Shepard, C.J., and Sullivan and David, JJ., concur. Rucker, J., dissents with separate opinion.
RUCKER, J., dissenting.
In affirming Moore’s conviction for public intoxication the majority relies primarily on this Court’s opinion in Miles v. State, 216 N.E.2d 847 (Ind. 1966). In that case we declared that a person parked alongside a highway was in a public place for purposes of the public intoxication statute. Id. at 849. I would revisit Miles and declare that it was wrongly decided. Predating Miles by several decades, this Court declared in State v. Sevier, 20 N.E. 245 (Ind. 1889) that “[t]he purpose of the [public intoxication statute] is to protect the public from the annoyance and deleterious effects which may and do occur because of the presence of persons who are in an intoxicated condition.” Id. at 246-47. It is difficult to perceive how this purpose is advanced by declaring that the inside of a closed vehicle traveling along a highway is a public place. Writing for the Court of Appeals in Jones v. State, Judge Barnes points out:
It also is difficult to perceive the public policy behind criminalizing riding in (as opposed to driving) a private vehicle in a state of intoxication. In fact, perhaps the better public policy would be to encourage persons who find themselves intoxicated to ride in a vehicle to a private place without fear of being prosecuted for a crime.
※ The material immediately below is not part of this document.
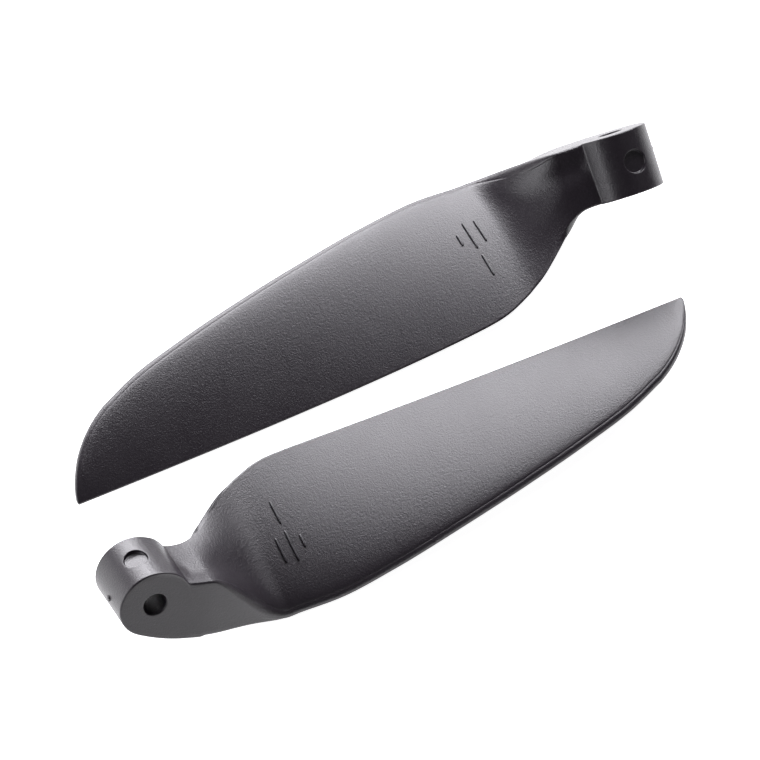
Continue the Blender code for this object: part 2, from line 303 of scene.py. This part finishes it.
def turnKnuckle(points, x, flatHeights, sign, firstIsTop):
    # the free half of the knuckle is turned, so its rims and end face follow the circle exactly
    j, n, rows = sideIndex()
    t = np.clip(j / n, 0, 1)[None, :]
    back = np.clip((rows - j) / n, 0, 1)[None, :]
    topT, lowT = (t, back) if firstIsTop else (back, t)
    topRim, lowRim = rimPoints(x, topT, sign, True), rimPoints(x, lowT, sign, False)
    down = np.clip((j - n) / mesh["sideFlat"], 0, 1)
    down = down if firstIsTop else 1 - down
    turnedTop, turnedLow = x <= 0, x <= underStart
    isTop = (j < n) if firstIsTop else (j > rows - n)
    isLow = (j > rows - n) if firstIsTop else (j < n)
    isFlat = ~(isTop | isLow)
    points = np.where((turnedTop[:, None] & isTop[None, :])[..., None], topRim, points)
    points = np.where((turnedLow[:, None] & isLow[None, :])[..., None], lowRim, points)
    r = knuckle["radius"] - knuckle["edge"]
    flatTop, flatLow = flatHeights if firstIsTop else flatHeights[::-1]
    innerTop = np.where(turnedTop, np.sqrt(np.maximum(r * r - x * x, 0)), flatTop)
    innerLow = np.where(turnedLow, -np.sqrt(np.maximum(r * r - x * x, 0)), flatLow)
    height = innerTop[:, None] + (innerLow - innerTop)[:, None] * down
    width = np.abs(rimPoints(x, np.ones((1, 1)), sign, True)[:, :, 0]) * sign
    turnedFlat = np.stack([np.broadcast_to(width, height.shape), height], -1)
    points = np.where((turnedTop[:, None] & isFlat[None, :])[..., None], turnedFlat, points)
    return points, isFlat


def levelEndFace(points, x, isFlat, sign):
    # the knuckle's end face stands a hair proud of the arm's side
    radius = np.hypot(x[:, None], points[..., 1])
    soft = arm["stepSoftness"]
    edgeOfDisc = ease(radius, knuckle["radius"] - soft, knuckle["radius"] + soft)
    fade = ease(points[..., 1], *arm["stepHeights"]) * (1 - ease(x, *arm["stepFadeSpan"]))[:, None]
    under = ease(x, *arm["lowerStepSpan"])[:, None]
    level = half - arm["step"] * np.maximum(edgeOfDisc * fade, under)
    flatness = ((x > 0) * (1 - ease(x, *arm["endFaceSpan"])))[:, None] * isFlat[None, :]
    points[..., 0] += (sign * level - points[..., 0]) * flatness


def partingRidge(points, x):
    # a low bell-shaped parting line runs round the blade's edge, pushed out from the middle
    j, _, rows = sideIndex()
    ridge = blade["partingLine"] * np.exp(-((j / rows - 0.5) / blade["partingWidth"]) ** 2)[None, :]
    ridge = ridge * ease(x, *blade["partingSpan"])[:, None]
    middle = (points[:, :1] + points[:, -1:]) / 2
    outward = points[:, rows // 2:rows // 2 + 1] - middle
    outward = outward / np.maximum(np.linalg.norm(outward, axis=-1, keepdims=True), 1e-9)
    return points + outward * ridge[..., None]


def sidePath(x, first, second, sign, firstIsTop):
    # one side of every section: arcs and flat, then the knuckle's turned half and the parting line
    points, *flatHeights = arcsAndFlat(x, first, second)
    points, isFlat = turnKnuckle(points, x, flatHeights, sign, firstIsTop)
    levelEndFace(points, x, isFlat, sign)
    return partingRidge(points, x)


def facePath(start, stop, rows):
    # points across a face from one edge to the other, closer together near both edges
    t = (1 - np.cos(math.pi * np.arange(rows + 1) / rows)) / 2
    return start[:, None] + (stop - start)[:, None] * t[None, :, None], t


def sectionGrid(x):
    # closed loops of points at the stations x, from the trailing edge over the rear face
    armAt, armRadii = armCorners(x)
    bladeAt, bladeRadii, bulge = bladeCorners(x)
    shares = np.stack([ease(x, low, high) for low, high in blendSpans()], 1)
    corners = armAt + (bladeAt - armAt) * shares[..., None]
    radii = armRadii + (bladeRadii - armRadii) * shares
    swell = shares[:, 1] * (1 - shares[:, 1]) * 4
    radii[:, 1] += arm["hump"] * swell
    arcs = [cornerArc(corners[:, i - 1], corners[:, i], corners[:, (i + 1) % 4], radii[:, i])
            for i in range(4)]
    lead = sidePath(x, arcs[1], arcs[2], -1, True)
    trail = sidePath(x, arcs[3], arcs[0], 1, False)
    top, t = facePath(trail[:, -1], lead[:, 0], mesh["top"])
    hollow = arm["hollow"] * ease(x, crease, crease + 1.2)
    hollow = hollow * (1 - ease(x, crease + 2.5, blade["rootStation"]))
    across = lead[:, 0] - trail[:, -1]
    chord = np.maximum(np.linalg.norm(across, axis=1), 1e-9)[:, None]
    across = across / chord
    outward = np.stack([across[:, 1], -across[:, 0]], -1)
    top = top + outward[:, None] * (camber(1 - t, chord) * shares[:, 1:2])[..., None]
    bell = np.exp(-((t - arm["hollowMiddle"]) / arm["hollowWidth"]) ** 2)[None, :]
    dip = hollow[:, None] * bell * np.sin(math.pi * t) ** 0.25
    top = top - outward[:, None] * dip[..., None]
    low, t = facePath(lead[:, -1], trail[:, 0], mesh["bottom"])
    across = trail[:, 0] - lead[:, -1]
    across = across / np.maximum(np.linalg.norm(across, axis=1), 1e-9)[:, None]
    outward = np.stack([across[:, 1], -across[:, 0]], -1)
    crown = 4 * t ** 0.8 * (1 - t) * (bulge * shares[:, 3])[:, None]
    low = low + outward[:, None] * crown[..., None]
    loop = np.concatenate([top[:, :-1], lead[:, :-1], low[:, :-1], trail[:, :-1]], 1)
    return np.concatenate([np.broadcast_to(x[:, None, None], loop.shape[:2] + (1,)), loop], 2)


def camber(t, chord):
    # swell of the rear face at share t of the chord from the leading edge
    return blade["camber"] * chord * t ** 0.6 * (1 - t)


def stations():
    # even angles round the knuckle, fine steps over the crease, then along the arm and blade
    first = math.acos(crease / knuckle["radius"])
    turned = knuckle["radius"] * np.cos(np.linspace(math.pi, first, mesh["knuckle"]))
    parts = [turned, np.linspace(crease, mesh["creaseEnd"], mesh["crease"])[1:],
             np.linspace(mesh["creaseEnd"], blade["rootStation"], mesh["arm"])[1:],
             np.linspace(blade["rootStation"], tipStart, mesh["blade"])[1:],
             tipStart + blade["tipLength"] * np.sin(np.linspace(0, math.pi / 2, mesh["tip"]))[1:]]
    return np.concatenate(parts)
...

881 N.E.2d 1095, 1098 n.2 (Ind. Ct. App. 2008) (reversing conviction for public intoxication where defendant was sitting in a vehicle parked on private property). I agree. As this Court has declared “[g]iven the strong state and national interest of keeping persons who are intoxicated from operating motor vehicles, we think it sound policy to encourage sober drivers to get behind the wheel and not let their friends drive while drunk.” Smith v. Cincinnati Ins. Co., 790 N.E.2d 460, 462 (Ind. 2003). In this case Moore should not suffer a criminal penalty for taking the responsible action of allowing a sober friend to drive her car while she was too intoxicated to do so. I would reverse Moore’s conviction. Therefore I respectfully dissent.